**TASK OBJECTIVE**
Reproduce each line of the listing exactly.

**SOURCE EXCERPT**
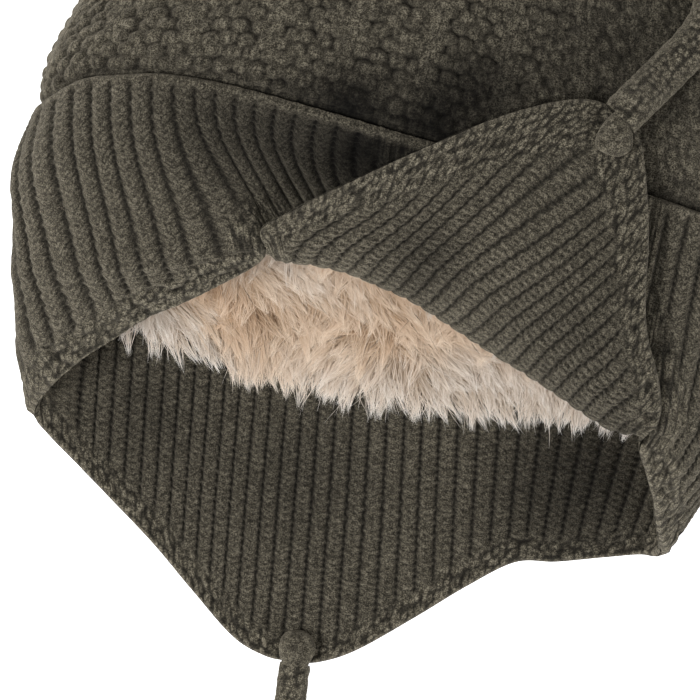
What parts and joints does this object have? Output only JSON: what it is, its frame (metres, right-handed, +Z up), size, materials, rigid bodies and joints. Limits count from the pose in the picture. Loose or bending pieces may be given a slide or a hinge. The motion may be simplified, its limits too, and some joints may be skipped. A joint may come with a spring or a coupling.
{
  "type": "knit earflap hat",
  "caption": "Ribbed knit winter hat lying flat, with a textured crown, one ear flap turned up, one flat, knitted ties and a fur lining.",
  "frame": {"origin": "centre of the hat's footprint without its ties, on the surface that it lies on", "axes": "+Z up, +Y from the opening towards the crown, +X to the right as seen from above with the crown up"},
  "size_m": [0.2489, 0.3462, 0.0872],
  "materials": {
    "knit_yarn": "rough olive grey-brown wool",
    "faux_fur": "soft beige pile"
  },
  "bodies": {
    "root": {"cuff": "knit_yarn", "crown": "knit_yarn", "lining": "faux_fur", "tie_near": "knit_yarn", "tie_near_knob": "knit_yarn", "tie_far": "knit_yarn", "tie_far_knob": "knit_yarn"}
  },
  "joints": []
}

**RESPONSE TO THIS TASK**
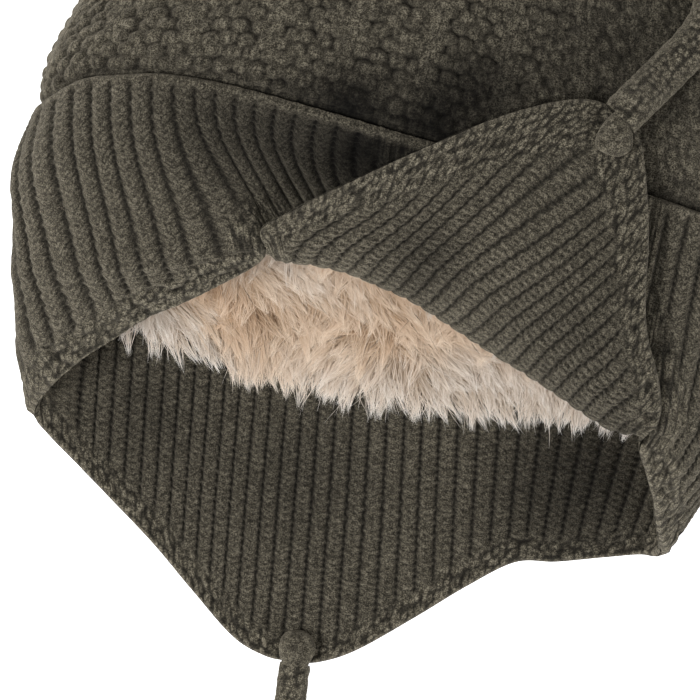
What parts and joints does this object have? Output only JSON: what it is, its frame (metres, right-handed, +Z up), size, materials, rigid bodies and joints. Limits count from the pose in the picture. Loose or bending pieces may be given a slide or a hinge. The motion may be simplified, its limits too, and some joints may be skipped. A joint may come with a spring or a coupling.
{
  "type": "knit earflap hat",
  "caption": "Ribbed knit winter hat lying flat, with a textured crown, one ear flap turned up, one flat, knitted ties and a fur lining.",
  "frame": {"origin": "centre of the hat's footprint without its ties, on the surface that it lies on", "axes": "+Z up, +Y from the opening towards the crown, +X to the right as seen from above with the crown up"},
  "size_m": [0.2489, 0.3462, 0.0872],
  "materials": {
    "knit_yarn": "rough olive grey-brown wool",
    "faux_fur": "soft beige pile"
  },
  "bodies": {
    "root": {"cuff": "knit_yarn", "crown": "knit_yarn", "lining": "faux_fur", "tie_near": "knit_yarn", "tie_near_knob": "knit_yarn", "tie_far": "knit_yarn", "tie_far_knob": "knit_yarn"}
  },
  "joints": []
}